### EXERCISE
From the entries that follow, reproduce exactly and only the lines from the line with "rear_plate();" to the line with "bpy.context.scene.collection.objects.link(rigid_bodies[body])", endpoints included.

Start of ROWS

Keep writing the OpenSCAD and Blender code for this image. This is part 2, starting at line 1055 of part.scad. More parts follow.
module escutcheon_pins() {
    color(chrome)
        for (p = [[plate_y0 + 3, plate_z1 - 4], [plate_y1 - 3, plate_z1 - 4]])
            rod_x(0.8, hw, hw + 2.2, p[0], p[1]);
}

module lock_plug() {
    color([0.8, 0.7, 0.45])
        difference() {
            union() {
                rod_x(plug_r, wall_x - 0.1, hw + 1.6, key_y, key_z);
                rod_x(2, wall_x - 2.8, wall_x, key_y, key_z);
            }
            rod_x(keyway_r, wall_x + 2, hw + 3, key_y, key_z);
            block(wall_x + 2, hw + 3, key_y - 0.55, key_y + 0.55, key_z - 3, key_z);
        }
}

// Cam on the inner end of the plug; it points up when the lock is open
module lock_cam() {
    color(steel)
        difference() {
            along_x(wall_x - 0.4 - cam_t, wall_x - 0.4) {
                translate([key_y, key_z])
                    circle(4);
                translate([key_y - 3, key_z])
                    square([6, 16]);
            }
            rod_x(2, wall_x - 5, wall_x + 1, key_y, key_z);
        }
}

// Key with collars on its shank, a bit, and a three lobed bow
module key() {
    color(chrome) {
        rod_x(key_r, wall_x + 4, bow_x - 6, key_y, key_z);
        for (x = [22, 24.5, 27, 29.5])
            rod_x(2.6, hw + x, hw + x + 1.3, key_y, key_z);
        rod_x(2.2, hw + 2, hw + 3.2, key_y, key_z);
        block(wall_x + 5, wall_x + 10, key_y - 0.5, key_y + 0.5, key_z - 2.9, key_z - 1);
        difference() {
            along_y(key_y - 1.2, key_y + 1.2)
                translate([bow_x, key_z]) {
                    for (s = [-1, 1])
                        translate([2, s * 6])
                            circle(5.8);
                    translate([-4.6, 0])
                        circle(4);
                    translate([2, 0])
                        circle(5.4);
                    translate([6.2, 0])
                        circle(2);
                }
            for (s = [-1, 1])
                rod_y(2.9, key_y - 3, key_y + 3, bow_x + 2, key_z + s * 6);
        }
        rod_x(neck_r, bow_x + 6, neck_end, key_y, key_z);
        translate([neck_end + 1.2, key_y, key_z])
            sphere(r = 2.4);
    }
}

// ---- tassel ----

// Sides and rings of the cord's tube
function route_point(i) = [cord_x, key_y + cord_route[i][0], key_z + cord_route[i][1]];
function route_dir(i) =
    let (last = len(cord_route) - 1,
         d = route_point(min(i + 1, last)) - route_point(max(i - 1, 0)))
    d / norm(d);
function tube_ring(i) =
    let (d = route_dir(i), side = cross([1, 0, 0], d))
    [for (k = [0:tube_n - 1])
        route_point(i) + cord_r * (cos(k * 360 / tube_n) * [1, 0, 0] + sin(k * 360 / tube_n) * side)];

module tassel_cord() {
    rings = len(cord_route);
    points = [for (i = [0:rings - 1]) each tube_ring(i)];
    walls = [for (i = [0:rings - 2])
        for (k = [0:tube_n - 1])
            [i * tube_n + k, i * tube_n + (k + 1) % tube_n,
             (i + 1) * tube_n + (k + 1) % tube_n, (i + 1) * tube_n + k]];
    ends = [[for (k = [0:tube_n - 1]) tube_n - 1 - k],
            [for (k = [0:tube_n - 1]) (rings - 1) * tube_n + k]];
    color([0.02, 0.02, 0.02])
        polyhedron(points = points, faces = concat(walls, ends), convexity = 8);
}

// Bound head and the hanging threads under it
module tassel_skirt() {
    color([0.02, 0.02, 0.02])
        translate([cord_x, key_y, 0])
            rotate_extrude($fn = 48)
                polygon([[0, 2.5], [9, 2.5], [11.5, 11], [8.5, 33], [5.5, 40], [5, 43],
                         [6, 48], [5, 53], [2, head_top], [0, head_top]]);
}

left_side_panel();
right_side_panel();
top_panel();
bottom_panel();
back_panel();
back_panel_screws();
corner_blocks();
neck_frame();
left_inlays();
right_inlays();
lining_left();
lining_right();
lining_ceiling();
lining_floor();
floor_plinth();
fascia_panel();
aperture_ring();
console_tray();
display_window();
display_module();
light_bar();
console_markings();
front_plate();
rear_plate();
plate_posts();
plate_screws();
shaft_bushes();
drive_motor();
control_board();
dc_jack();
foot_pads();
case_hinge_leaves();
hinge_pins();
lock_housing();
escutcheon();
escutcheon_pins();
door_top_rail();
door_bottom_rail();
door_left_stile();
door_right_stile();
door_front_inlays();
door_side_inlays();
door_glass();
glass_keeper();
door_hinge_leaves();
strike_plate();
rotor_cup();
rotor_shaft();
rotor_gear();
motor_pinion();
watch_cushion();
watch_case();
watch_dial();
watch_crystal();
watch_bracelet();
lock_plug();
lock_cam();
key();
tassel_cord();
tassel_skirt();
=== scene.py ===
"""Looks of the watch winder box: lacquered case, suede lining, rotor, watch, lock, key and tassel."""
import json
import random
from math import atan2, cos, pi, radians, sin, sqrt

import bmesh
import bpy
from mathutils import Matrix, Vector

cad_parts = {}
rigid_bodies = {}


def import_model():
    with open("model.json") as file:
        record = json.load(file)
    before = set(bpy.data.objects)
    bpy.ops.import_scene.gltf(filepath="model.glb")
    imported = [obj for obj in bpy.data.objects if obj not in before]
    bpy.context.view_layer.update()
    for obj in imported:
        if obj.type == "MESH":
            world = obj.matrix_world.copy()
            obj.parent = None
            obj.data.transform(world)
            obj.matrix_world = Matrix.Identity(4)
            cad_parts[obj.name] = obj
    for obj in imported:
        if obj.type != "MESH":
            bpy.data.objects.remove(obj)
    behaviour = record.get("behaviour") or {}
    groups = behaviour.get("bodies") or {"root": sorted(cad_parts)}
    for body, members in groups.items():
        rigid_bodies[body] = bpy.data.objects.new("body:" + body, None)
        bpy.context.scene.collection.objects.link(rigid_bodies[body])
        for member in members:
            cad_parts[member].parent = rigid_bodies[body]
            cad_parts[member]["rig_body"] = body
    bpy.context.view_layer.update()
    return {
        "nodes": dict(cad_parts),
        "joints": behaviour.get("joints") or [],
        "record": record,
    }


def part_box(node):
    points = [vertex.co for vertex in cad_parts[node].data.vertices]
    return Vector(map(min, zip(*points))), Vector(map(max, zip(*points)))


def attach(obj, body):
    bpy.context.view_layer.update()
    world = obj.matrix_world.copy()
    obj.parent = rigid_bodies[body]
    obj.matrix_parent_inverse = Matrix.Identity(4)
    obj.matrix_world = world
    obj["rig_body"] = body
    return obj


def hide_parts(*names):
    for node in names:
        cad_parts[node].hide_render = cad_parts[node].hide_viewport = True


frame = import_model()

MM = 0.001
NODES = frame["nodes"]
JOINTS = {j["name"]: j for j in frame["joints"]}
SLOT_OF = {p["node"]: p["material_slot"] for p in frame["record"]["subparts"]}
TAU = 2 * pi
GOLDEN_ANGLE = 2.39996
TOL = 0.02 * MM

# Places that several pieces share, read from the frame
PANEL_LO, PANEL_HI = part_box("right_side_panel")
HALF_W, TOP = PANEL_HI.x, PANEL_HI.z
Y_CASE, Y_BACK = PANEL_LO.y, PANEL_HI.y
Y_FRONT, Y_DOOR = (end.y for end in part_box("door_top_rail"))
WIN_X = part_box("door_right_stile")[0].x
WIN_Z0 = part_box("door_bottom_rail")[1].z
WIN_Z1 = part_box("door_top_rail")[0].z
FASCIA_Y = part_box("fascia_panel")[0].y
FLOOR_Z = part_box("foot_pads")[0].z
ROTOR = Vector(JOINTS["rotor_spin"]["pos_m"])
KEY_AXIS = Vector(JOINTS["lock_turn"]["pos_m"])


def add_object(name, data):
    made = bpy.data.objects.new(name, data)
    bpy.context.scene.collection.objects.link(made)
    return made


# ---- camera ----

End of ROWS
Start of ROWS

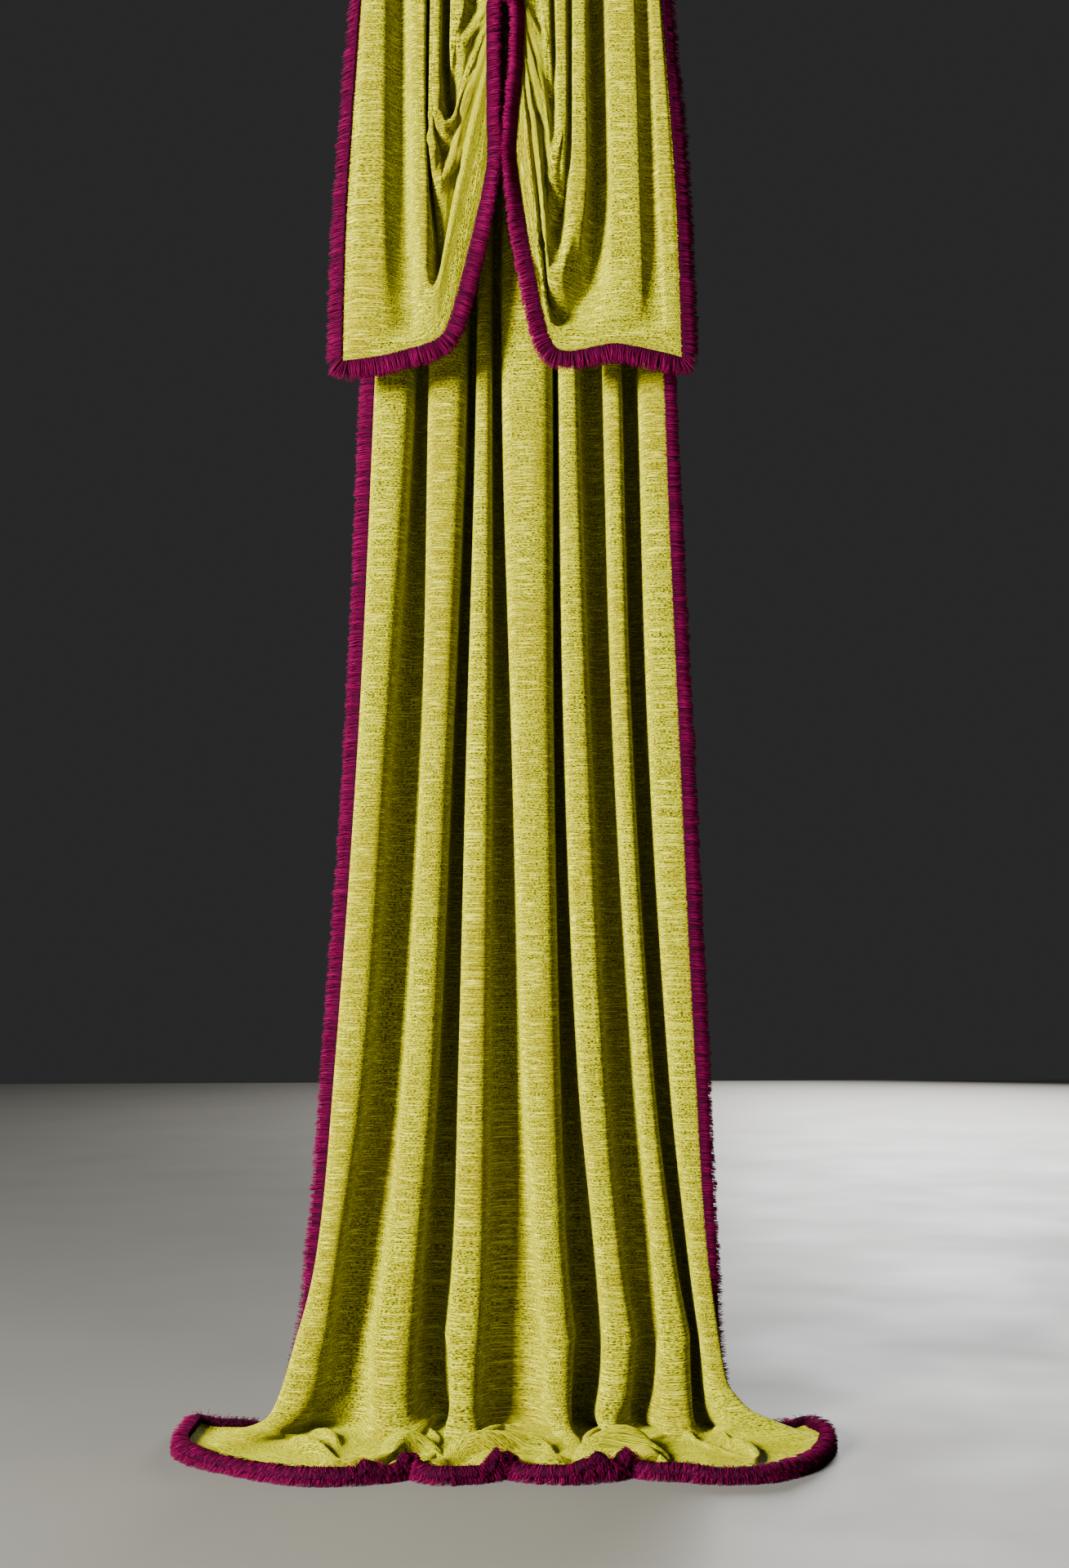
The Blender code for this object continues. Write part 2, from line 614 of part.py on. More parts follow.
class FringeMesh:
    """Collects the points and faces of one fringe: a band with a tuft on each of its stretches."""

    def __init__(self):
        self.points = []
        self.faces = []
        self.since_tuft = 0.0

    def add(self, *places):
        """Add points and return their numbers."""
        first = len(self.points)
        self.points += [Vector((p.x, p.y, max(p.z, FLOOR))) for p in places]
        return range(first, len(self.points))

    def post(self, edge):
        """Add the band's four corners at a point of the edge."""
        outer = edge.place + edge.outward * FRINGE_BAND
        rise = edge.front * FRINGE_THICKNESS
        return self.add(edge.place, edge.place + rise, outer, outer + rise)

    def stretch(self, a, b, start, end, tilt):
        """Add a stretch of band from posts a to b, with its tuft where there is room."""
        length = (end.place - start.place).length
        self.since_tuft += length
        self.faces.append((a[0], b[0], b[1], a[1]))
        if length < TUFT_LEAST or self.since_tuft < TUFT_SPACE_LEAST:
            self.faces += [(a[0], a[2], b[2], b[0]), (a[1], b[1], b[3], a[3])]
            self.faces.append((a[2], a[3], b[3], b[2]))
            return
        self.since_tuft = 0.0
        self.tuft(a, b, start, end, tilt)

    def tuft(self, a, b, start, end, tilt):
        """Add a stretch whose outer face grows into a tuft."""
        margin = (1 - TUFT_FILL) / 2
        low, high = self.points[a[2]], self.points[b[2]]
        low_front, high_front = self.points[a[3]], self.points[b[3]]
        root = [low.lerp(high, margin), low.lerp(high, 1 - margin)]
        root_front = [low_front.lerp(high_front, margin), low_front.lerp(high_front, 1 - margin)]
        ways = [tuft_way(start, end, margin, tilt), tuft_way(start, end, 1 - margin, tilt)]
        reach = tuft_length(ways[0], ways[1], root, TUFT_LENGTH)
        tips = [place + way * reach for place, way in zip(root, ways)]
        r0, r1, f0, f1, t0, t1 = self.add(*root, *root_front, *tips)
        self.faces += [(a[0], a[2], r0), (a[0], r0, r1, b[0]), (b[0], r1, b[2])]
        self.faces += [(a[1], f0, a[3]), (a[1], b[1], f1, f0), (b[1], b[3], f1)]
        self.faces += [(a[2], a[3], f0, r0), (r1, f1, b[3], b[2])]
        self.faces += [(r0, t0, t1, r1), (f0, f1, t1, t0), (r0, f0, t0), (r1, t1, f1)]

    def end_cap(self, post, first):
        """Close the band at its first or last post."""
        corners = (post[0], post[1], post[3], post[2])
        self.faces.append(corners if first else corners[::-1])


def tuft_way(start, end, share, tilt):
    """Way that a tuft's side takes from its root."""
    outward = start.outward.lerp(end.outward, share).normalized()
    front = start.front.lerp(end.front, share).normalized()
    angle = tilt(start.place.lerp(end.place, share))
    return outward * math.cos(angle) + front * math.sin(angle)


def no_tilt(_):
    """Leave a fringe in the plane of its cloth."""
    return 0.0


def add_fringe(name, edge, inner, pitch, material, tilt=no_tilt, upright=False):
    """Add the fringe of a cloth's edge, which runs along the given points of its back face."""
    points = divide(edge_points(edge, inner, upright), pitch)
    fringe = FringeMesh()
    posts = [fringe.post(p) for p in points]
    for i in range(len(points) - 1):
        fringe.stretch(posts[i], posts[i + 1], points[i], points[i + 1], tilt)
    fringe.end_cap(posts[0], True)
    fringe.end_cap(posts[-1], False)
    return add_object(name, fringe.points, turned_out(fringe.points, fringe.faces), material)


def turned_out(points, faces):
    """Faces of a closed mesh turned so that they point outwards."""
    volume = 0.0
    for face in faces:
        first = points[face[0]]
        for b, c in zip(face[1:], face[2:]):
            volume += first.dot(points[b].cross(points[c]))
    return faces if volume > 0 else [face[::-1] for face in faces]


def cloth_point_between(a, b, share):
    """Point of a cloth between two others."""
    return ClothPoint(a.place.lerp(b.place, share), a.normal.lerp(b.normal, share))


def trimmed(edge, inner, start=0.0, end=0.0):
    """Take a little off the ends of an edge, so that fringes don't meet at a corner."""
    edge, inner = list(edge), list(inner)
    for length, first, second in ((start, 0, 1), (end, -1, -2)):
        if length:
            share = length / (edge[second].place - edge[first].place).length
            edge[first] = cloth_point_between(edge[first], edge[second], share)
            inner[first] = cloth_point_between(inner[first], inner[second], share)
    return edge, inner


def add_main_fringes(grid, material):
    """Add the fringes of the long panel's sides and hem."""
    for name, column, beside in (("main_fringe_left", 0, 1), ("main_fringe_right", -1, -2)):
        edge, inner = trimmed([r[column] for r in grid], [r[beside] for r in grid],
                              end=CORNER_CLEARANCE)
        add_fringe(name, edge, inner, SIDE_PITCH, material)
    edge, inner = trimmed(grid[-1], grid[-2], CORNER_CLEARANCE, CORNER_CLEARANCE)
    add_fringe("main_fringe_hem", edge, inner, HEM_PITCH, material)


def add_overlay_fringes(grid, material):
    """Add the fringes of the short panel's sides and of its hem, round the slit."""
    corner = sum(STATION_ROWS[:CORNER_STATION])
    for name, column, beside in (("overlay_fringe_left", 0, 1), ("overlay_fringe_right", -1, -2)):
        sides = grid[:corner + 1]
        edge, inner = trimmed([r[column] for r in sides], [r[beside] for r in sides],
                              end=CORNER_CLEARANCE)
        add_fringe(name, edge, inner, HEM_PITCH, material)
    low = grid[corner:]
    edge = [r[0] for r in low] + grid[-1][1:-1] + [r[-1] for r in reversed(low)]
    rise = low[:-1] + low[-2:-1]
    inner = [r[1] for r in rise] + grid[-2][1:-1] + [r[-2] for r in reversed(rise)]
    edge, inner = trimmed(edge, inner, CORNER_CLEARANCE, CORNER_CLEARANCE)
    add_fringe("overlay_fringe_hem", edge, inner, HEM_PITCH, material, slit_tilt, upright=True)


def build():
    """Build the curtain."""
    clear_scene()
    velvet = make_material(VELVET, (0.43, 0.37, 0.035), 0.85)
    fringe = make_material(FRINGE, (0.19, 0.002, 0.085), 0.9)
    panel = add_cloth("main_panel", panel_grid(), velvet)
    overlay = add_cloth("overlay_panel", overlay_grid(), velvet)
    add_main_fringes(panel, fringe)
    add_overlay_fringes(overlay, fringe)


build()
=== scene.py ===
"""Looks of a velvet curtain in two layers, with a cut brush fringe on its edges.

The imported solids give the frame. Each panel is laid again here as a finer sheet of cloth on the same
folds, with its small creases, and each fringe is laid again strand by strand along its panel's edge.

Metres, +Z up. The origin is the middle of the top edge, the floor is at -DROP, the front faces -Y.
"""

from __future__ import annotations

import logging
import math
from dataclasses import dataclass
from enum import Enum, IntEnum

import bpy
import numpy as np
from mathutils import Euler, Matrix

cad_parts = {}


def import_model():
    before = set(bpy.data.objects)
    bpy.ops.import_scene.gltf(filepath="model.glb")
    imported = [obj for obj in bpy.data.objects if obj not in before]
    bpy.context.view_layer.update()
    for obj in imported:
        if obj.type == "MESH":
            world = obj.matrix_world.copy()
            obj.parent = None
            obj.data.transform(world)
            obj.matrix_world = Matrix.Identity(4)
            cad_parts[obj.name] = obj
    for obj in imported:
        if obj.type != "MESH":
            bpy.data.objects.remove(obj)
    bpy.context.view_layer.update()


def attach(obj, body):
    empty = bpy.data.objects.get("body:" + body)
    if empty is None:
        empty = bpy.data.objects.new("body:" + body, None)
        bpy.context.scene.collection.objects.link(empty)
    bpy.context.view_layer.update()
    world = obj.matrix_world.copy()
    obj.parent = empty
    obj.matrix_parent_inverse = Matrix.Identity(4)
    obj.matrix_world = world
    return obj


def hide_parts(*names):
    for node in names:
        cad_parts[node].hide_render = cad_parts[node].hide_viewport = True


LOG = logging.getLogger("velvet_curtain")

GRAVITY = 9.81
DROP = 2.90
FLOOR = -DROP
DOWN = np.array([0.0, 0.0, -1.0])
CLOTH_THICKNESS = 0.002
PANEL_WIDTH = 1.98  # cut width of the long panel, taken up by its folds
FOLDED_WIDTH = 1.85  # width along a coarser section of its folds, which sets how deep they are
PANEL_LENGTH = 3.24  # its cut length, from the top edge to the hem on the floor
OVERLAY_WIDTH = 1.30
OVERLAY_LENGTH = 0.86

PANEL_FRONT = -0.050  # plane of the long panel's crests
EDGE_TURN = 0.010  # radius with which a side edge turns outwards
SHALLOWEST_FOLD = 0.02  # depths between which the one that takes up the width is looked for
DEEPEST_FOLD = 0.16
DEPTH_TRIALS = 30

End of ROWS

### RESULT BELOW
rear_plate();
plate_posts();
plate_screws();
shaft_bushes();
drive_motor();
control_board();
dc_jack();
foot_pads();
case_hinge_leaves();
hinge_pins();
lock_housing();
escutcheon();
escutcheon_pins();
door_top_rail();
door_bottom_rail();
door_left_stile();
door_right_stile();
door_front_inlays();
door_side_inlays();
door_glass();
glass_keeper();
door_hinge_leaves();
strike_plate();
rotor_cup();
rotor_shaft();
rotor_gear();
motor_pinion();
watch_cushion();
watch_case();
watch_dial();
watch_crystal();
watch_bracelet();
lock_plug();
lock_cam();
key();
tassel_cord();
tassel_skirt();
=== scene.py ===
"""Looks of the watch winder box: lacquered case, suede lining, rotor, watch, lock, key and tassel."""
import json
import random
from math import atan2, cos, pi, radians, sin, sqrt

import bmesh
import bpy
from mathutils import Matrix, Vector

cad_parts = {}
rigid_bodies = {}


def import_model():
    with open("model.json") as file:
        record = json.load(file)
    before = set(bpy.data.objects)
    bpy.ops.import_scene.gltf(filepath="model.glb")
    imported = [obj for obj in bpy.data.objects if obj not in before]
    bpy.context.view_layer.update()
    for obj in imported:
        if obj.type == "MESH":
            world = obj.matrix_world.copy()
            obj.parent = None
            obj.data.transform(world)
            obj.matrix_world = Matrix.Identity(4)
            cad_parts[obj.name] = obj
    for obj in imported:
        if obj.type != "MESH":
            bpy.data.objects.remove(obj)
    behaviour = record.get("behaviour") or {}
    groups = behaviour.get("bodies") or {"root": sorted(cad_parts)}
    for body, members in groups.items():
        rigid_bodies[body] = bpy.data.objects.new("body:" + body, None)
        bpy.context.scene.collection.objects.link(rigid_bodies[body])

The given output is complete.